= Alfonso Osorio =

Spanish politician (1923–2018)

Alfonso Osorio García (13 December 1923 – 27 August 2018) was a Spanish politician.

Born in Santander on 13 December 1923, Osorio studied law at the University of Oviedo. He joined the State Lawyers Corps in 1953, serving in Cuenca and Toledo. He later joined the Legal Service of the Spanish Air Force. He was also a member of the Francoist Cortes and took several business administration positions. Osorio was named Minister of the Presidency and Second Vice President under Carlos Arias Navarro and retained his position under Adolfo Suárez, as was his very close aide during the hard times of the Transition.

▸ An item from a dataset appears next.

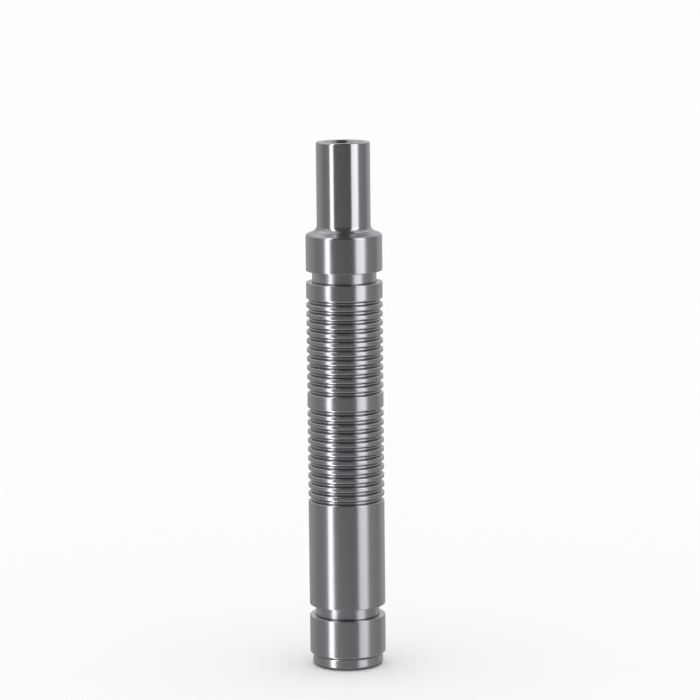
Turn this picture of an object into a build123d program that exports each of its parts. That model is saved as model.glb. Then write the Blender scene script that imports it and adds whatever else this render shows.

Osorio was appointed to the Senate from 1977 to 1979. After leaving the Suárez government and the Union of the Democratic Centre, Osorio led the Progressive Democratic Party until his resignation in September 1979. He subsequently joined the People's Alliance and represented Madrid in the Congress of Deputies until 1986, and Cantabria until 1989. Upon stepping down from the legislature, Osorio withdrew from the People's Alliance and quit politics. Osorio died on 27 August 2018, at the age of 94 in his hometown of Santander.

Osorio was married to María Teresa Iturmendi Gómez-Nales, daughter of Antonio Iturmendi Bañales. They had three children.